(Data extracted from a collection)
------------------------------------------------

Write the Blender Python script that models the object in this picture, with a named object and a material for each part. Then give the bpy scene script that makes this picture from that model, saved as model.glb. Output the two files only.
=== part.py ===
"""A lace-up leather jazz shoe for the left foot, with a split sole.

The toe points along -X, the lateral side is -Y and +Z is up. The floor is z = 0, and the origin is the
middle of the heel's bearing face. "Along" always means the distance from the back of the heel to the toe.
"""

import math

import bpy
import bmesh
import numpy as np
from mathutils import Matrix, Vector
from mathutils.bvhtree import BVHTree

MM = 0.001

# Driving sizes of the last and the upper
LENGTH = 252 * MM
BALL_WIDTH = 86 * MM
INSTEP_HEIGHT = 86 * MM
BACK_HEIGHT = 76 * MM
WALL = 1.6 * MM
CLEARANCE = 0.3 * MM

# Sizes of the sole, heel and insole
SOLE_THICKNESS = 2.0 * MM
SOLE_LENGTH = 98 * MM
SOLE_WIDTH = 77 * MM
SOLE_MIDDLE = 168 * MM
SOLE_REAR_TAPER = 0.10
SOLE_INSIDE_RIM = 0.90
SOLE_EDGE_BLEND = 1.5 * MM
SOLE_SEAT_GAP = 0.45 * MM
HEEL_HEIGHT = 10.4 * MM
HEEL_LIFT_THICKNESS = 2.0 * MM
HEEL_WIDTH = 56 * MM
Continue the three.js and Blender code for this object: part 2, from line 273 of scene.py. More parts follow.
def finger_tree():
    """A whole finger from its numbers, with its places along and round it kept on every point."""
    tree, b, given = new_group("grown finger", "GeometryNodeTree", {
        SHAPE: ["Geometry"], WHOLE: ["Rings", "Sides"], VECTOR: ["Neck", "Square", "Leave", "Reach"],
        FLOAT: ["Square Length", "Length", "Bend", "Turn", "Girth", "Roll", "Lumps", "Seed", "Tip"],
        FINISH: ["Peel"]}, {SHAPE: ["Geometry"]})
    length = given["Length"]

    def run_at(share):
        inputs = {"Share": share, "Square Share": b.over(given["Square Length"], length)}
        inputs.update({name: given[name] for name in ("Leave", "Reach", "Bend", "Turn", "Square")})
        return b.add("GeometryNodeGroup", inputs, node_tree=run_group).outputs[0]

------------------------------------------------

▶ _TASK DIRECTIONS_
Starting at the first line of the material above, reproduce each line exactly up to and including the line with "CLEARANCE = 0.3 * MM".

▶ _WRITTEN RESPONSE_
Write the Blender Python script that models the object in this picture, with a named object and a material for each part. Then give the bpy scene script that makes this picture from that model, saved as model.glb. Output the two files only.
=== part.py ===
"""A lace-up leather jazz shoe for the left foot, with a split sole.

The toe points along -X, the lateral side is -Y and +Z is up. The floor is z = 0, and the origin is the
middle of the heel's bearing face. "Along" always means the distance from the back of the heel to the toe.
"""

import math

import bpy
import bmesh
import numpy as np
from mathutils import Matrix, Vector
from mathutils.bvhtree import BVHTree

MM = 0.001

# Driving sizes of the last and the upper
LENGTH = 252 * MM
BALL_WIDTH = 86 * MM
INSTEP_HEIGHT = 86 * MM
BACK_HEIGHT = 76 * MM
WALL = 1.6 * MM
CLEARANCE = 0.3 * MM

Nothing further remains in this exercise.